With a deliciously bottomless reservoir of ideas, he speaks unabashedly when translating his experience as a Black man into his photographic practice. “I believe it’s something that I had to learn,” he says, “because growing up there wasn’t a space for me to see people who could have helped in understanding what the color of my skin meant behind the camera. It wasn’t right before I went to New York that I was speaking to a friend who asked: ‘Do you realize you’re a black photographer and how much power that has, for the simple fact that there’s not many out there who speak volumes on representation and have a platform?’ At the end of the day, I feel like I’m just myself and I try to use as many influences from my own childhood and family in my own history and bloodline to create what I’m creating today.”

 

Grounded in the knowledge of identity and selfhood, the book chronicles a tapestry of photographs that punctuate a through-line between different moments in Carter’s journey, navigating through the 1970’s fashion and palette captured in his mother and father’s snapshots. In one spread, a snapshot of a boy cloaked in a bright yellow barber’s cape poised as a woman shaves his hair—shot for Baby Boy, a collaboration between Carhartt & Manual NYC—is paired with a polaroid from 1982 of a youth sports team, boys huddled around their coach dressed in yellow jerseys and striped knee-high socks.

 

In another, a wealth of school portraits taken between 1965 and 1972 is juxtaposed with a photograph of the back of a woman’s head—her hair ornamented with multicolored berets in the shape of butterflies, horses, and bows. With Carter as their connection, these images spark a dialogue across time, lives, and communities, celebrating the great dimension of black identity in America through the medium of photography.

 

Truth be told, the portrayal of Blackness has been weaponized by the Western (read: white) gaze for centuries, and it seems like we’re only starting to detoxify the myths around Black people — by way of empowering their truest essence — in recent times. However, at any rate, Carter does not stray from the honest messages he wants to convey through this body of work.
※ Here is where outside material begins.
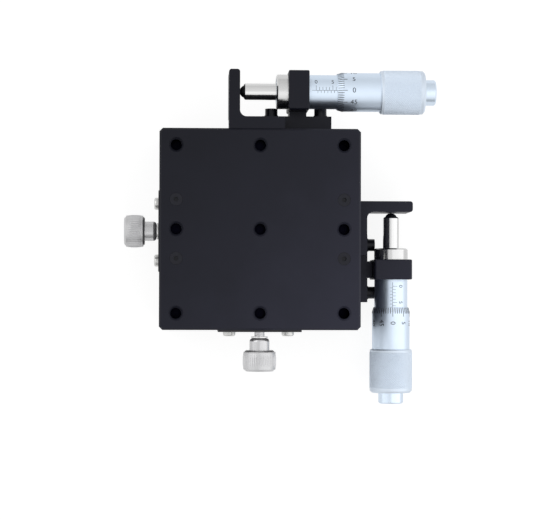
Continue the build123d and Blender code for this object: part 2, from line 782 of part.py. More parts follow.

“The main point I want people to take away from this book is inspiration!” he freely admits, with no signs of peacocking braggadocio on display. “I think the photos in the book strongly range from people that no one will really know if you don’t look into the index, to others that are world-renowned; and personally, I think all of the captured subjects are part of a phenomenal scope of Blackness, because America is linked to the ideal that it takes a lot to dream. But when I think about what the country has done to Black individuals over the last century since they got here, I hope this book acts as a tool that doesn’t stop one from dreaming of having the same opportunity and visibility as the rest of society.” 

 

And just like Carter, who by the end of our conversation matured a tone from softly-spoken to downright powerful, I very much hope the same.